What is asked: Retype the material that follows, keeping every word as it is.

Extracted records:

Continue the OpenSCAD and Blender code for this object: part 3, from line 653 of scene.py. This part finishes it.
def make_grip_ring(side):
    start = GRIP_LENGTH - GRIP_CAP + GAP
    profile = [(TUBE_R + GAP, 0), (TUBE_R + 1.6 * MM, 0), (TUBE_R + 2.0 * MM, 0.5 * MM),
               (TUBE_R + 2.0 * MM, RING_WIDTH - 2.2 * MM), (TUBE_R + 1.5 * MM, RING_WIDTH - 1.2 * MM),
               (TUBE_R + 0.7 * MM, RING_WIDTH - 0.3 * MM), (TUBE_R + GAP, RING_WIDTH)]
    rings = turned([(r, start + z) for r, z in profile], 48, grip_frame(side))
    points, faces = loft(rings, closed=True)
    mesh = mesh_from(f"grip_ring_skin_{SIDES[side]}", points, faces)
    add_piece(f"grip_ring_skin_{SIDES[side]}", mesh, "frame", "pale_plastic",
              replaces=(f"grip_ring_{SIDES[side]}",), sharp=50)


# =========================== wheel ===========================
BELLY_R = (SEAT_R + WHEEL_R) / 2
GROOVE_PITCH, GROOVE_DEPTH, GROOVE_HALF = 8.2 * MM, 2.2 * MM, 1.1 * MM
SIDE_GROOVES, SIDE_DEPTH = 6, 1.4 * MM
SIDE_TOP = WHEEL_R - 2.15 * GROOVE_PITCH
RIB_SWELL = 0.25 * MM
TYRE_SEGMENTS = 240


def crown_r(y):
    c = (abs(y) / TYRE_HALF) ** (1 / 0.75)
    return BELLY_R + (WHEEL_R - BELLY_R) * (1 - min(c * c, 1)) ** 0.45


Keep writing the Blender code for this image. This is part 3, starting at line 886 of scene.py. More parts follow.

Worked solution:
Continue the OpenSCAD and Blender code for this object: part 3, from line 653 of scene.py. This part finishes it.
def make_grip_ring(side):
    start = GRIP_LENGTH - GRIP_CAP + GAP
    profile = [(TUBE_R + GAP, 0), (TUBE_R + 1.6 * MM, 0), (TUBE_R + 2.0 * MM, 0.5 * MM),
               (TUBE_R + 2.0 * MM, RING_WIDTH - 2.2 * MM), (TUBE_R + 1.5 * MM, RING_WIDTH - 1.2 * MM),
               (TUBE_R + 0.7 * MM, RING_WIDTH - 0.3 * MM), (TUBE_R + GAP, RING_WIDTH)]
    rings = turned([(r, start + z) for r, z in profile], 48, grip_frame(side))
    points, faces = loft(rings, closed=True)
    mesh = mesh_from(f"grip_ring_skin_{SIDES[side]}", points, faces)
    add_piece(f"grip_ring_skin_{SIDES[side]}", mesh, "frame", "pale_plastic",
              replaces=(f"grip_ring_{SIDES[side]}",), sharp=50)


# =========================== wheel ===========================
BELLY_R = (SEAT_R + WHEEL_R) / 2
GROOVE_PITCH, GROOVE_DEPTH, GROOVE_HALF = 8.2 * MM, 2.2 * MM, 1.1 * MM
SIDE_GROOVES, SIDE_DEPTH = 6, 1.4 * MM
SIDE_TOP = WHEEL_R - 2.15 * GROOVE_PITCH
RIB_SWELL = 0.25 * MM
TYRE_SEGMENTS = 240


def crown_r(y):
    c = (abs(y) / TYRE_HALF) ** (1 / 0.75)
    return BELLY_R + (WHEEL_R - BELLY_R) * (1 - min(c * c, 1)) ** 0.45


Keep writing the Blender code for this image. This is part 3, starting at line 886 of scene.py. More parts follow.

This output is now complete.